Those having SAP R/3 already share in these benefits; the sales module (SD) speaks to the finance and controlling modules (FI/CO) and so on. They also share common names, customer master data and so on. For many, R/3 is all you need to compete.
Going one step further is SAP’s Business Warehouse (BW). You don’t need SAP R/3 to use SAP BW, but its ETL application (which is built into BW) was designed to specifically extract, transform and load R/3 data into the Business Warehouse. Extensive analytical reporting is commonplace with BW data – and many clients ETL transactional data into their BW systems (sometimes hourly) for standard reporting – something R/3 was designed to do.
Customer relationship management (CRM) is an outgrowth of today’s data warehouses. It brings all the relevant customer data into a single focus point. From here, users of CRM can spot trends as they happen (and preferably before they happen) and follow preset metrics for target goals and time-to-respond campaigns, etc. Extensive analytic reporting is vital to CRM proficiency.
And how did CRM come about? Well CRM is an outgrowth of the next topic.
Enter CDI, DF, PIM, RDM and Finally MDM
CRM was not the first attempt to bring customer data into a coherent form; there was, and still is, customer data integration (CDI). CRM owes its existence to CDI.
The concept behind CDI was to bring a "single view" of a user’s customer base – in other words, integrate or consolidate customer data into a concise and reachable vantage point. This includes creating and maintaining an accurate, up-to-date and synchronized view of a customer across multiple business channels, business lines and enterprises. It strives to bring together data from multiple sources in various applications and databases.
The definition of CDI looks suspiciously like CRM. And, it also comes closer to MDM when you consider both CDI and CRM covet "master customer records."
The concept of CDI was the natural outgrowth of such organizations as marketing service firms. These firms employ massive databases and sell their data to various concerns, such as credit card companies. One of the largest and an early innovator in CDI was the business information company Experian – whose North American subsidiary is also a credit reporting agency. Early on, Gartner coined the term CDI and the market analysts who made use of this information codified it.

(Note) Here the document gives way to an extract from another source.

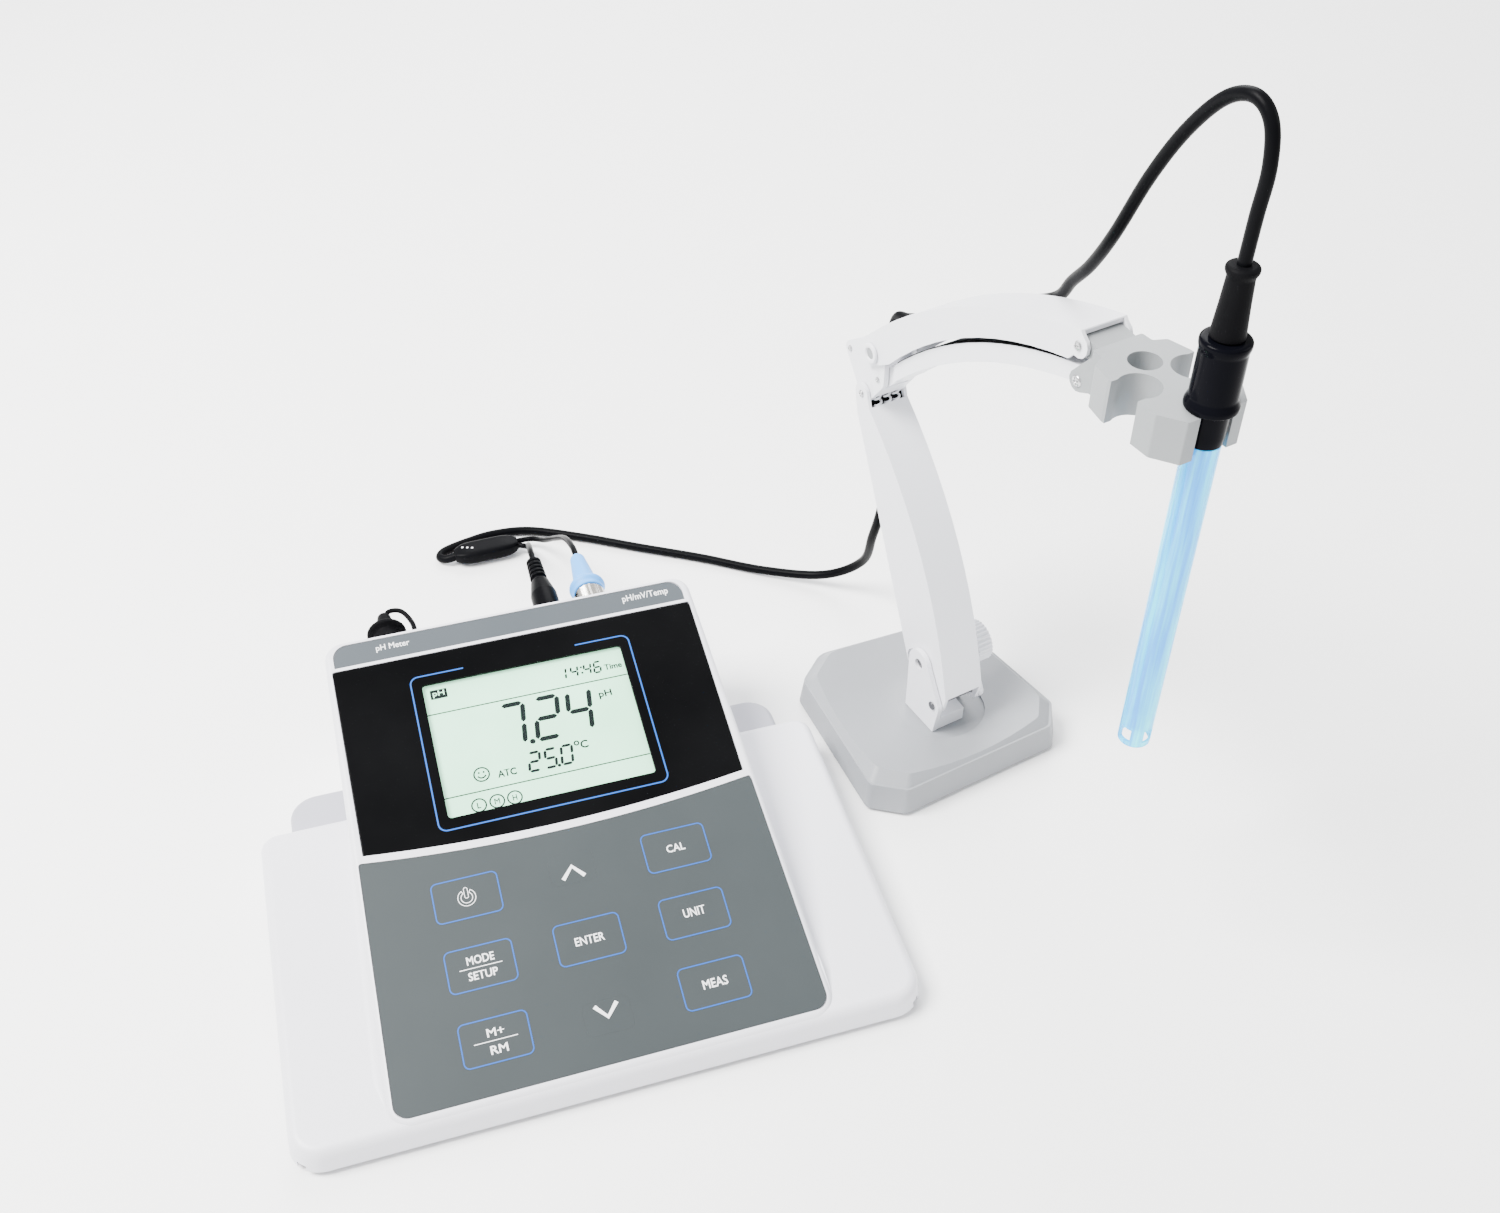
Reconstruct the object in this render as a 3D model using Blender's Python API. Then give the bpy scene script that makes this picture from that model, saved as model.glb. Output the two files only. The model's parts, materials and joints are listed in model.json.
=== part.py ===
"""Benchtop pH meter with its electrode arm stand, combination electrode and cable.

Metres, +Z up, the bench is z = 0.  Sizes are given from the meter's centre line, x = 0, and from the
line where the display's lower edge crosses the sloped face, y = 0.  The whole group is then moved so
that the origin is the middle of its footprint.  The stand has its own frame, on its swivel axis.
"""

import math

import bmesh
import bpy
from mathutils import Vector
from mathutils.geometry import convex_hull_2d

# Meter case
SLOPE = math.radians(15.7)
FACE_HEIGHT = 0.0433
FACE_BACK, FACE_FRONT = 0.0940, -0.1150
SLAB_HALF_BACK, SLAB_HALF_FRONT = 0.0807, 0.0852
SLAB_FRONT_Y, SLAB_BACK_Y = -0.1125, 0.0905
WING_HALF, WING_FRONT_Y, WING_BACK_Y = 0.1205, -0.1140, 0.0350
WING_FRONT_Z, WING_BACK_Z = 0.0118, 0.0210
DECK_HALF, DECK_BACK_Y, DECK_TOP_Z = 0.1080, 0.0570, 0.0150
WALL, ROOF = 0.0028, 0.0050
CASE_BOTTOM = 0.0015
GAP = 0.0003
PLATE_TOP = 0.0040
SCREW_SPOTS = ((-0.070, -0.060), (0.070, -0.060), (-0.070, 0.072), (0.070, 0.072))
FOOT_SPOTS = ((-0.100, -0.095), (0.100, -0.095), (-0.059, 0.078), (0.059, 0.078))
FOOT_RADIUS, FOOT_TOP = 0.0070, 0.0021

# Front panel, along the slope from the display's lower edge
LCD_HALF, LCD_HEIGHT = 0.0427, 0.0634
WINDOW_HALF, WINDOW_TOP = 0.0776, 0.0781
WINDOW_CORNER_V, WINDOW_MIDDLE_V = -0.0077, -0.0125
STRIP_HALF, STRIP_BOTTOM, STRIP_TOP = 0.0762, 0.0802, 0.0905
PAD_HALF_TOP, PAD_HALF_BOTTOM = 0.0799, 0.0818
PAD_CORNER_V, PAD_MIDDLE_V, PAD_BOTTOM = -0.0112, -0.0163, -0.1124
KEY_WIDTH, KEY_HEIGHT, KEY_RADIUS = 0.0264, 0.0175, 0.0026
ARROW_WIDTH, ARROW_HEIGHT = 0.0180, 0.0130
KEY_COLUMN, KEY_ROWS = 0.0419, (-0.0350, -0.0636, -0.0925)
KEYS = (
    ("key_power", -KEY_COLUMN, KEY_ROWS[0], False),
    ("key_mode", -KEY_COLUMN, KEY_ROWS[1], False),
    ("key_memory", -KEY_COLUMN, KEY_ROWS[2], False),
    ("key_up", 0.0, -0.0330, True),
    ("key_enter", 0.0, KEY_ROWS[1], False),
    ("key_down", 0.0, -0.0946, True),
    ("key_cal", KEY_COLUMN, KEY_ROWS[0], False),
    ("key_unit", KEY_COLUMN, KEY_ROWS[1], False),
    ("key_meas", KEY_COLUMN, KEY_ROWS[2], False),
)

# Middle of the whole group's footprint
MIDDLE_X, MIDDLE_Y = 0.05644, 0.05807

# Sockets in the back wall
SOCKET_Z = 0.0545
BNC_X, TEMPERATURE_X, COVERED_X = 0.0385, 0.0185, -0.0530
POWER_X, POWER_Z = -0.0400, 0.0162
BACK_WALL = SLAB_BACK_Y
BNC_PLUG_END_Y, TEMPERATURE_PLUG_END_Y = 0.1322, 0.1350

# Stand, in its own frame: x across the arm, y backwards, z up
STAND_X, STAND_Y, STAND_TURN = 0.1830, 0.0280, math.radians(13.0)
BASE_LEFT, BASE_RIGHT, BASE_FRONT, BASE_BACK = -0.0572, 0.0460, -0.0380, 0.0580
BASE_WALL_TOP, BASE_RIM_TOP, BASE_FLOOR = 0.0145, 0.0190, 0.0120
PEDESTAL_BOTTOM = 0.0123
CHEEK_OUTER, CHEEK_INNER = 0.0124, 0.0102
BAR_HALF, BAR_INNER = 0.0098, 0.0083
ELBOW_HALF, ELBOW_INNER = 0.0080, 0.0056
LINK_HALF, UNDER_HALF = 0.0052, 0.0076
PIN_RADIUS, PIN_HOLE = 0.0012, 0.0015
BOLT_RADIUS, BOLT_HOLE = 0.0024, 0.0027
KNOB_RADIUS, KNOB_RIBS = 0.0094, 16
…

Companies such as Experian used CDI to leverage their processes to sort, aggregate and clean their vast databases of consumer and business information – turning the terabytes of data into usable information for direct sales, credit card use, etc. These newly aligned processes allowed their customers to quickly and more accurately recognize and identify potential and recurring customer tendencies, cyclical trends and buyer behavior. Now their clients not only knew who you were and where you lived, but also what you purchased, where it was purchased, how often, who within your family did the purchasing, how much you typically spent and, don’t forget, how you managed to pay your bills. Risk assessment has become a large part of CDI – therefore, you can also thank CDI for helping to bring you your credit score.
Source: CDI Institute
In late 2002 and early 2003, CRM came into existence – it was CDI refined – a 4th generation CDI (see Figure 1). CRM was, however, much more than marketing spin – it was a direct attempt to bring the philosophy of CDI to enterprise clients – in other words, to everyday businesses (not just those directly selling to the public). Now any organization, including governments, could put the benefits of CRM to use.
SAP was one of the first to introduce CRM into their SAP R/3 and BW systems. As stated, one tremendous advantage R/3 has held over its competition (even today) is the R/3 architecture – CRM requires a sophisticated customer master database – something SAP R/3 perfected in the early ‘90s and SAP R/3 users are very familiar with it.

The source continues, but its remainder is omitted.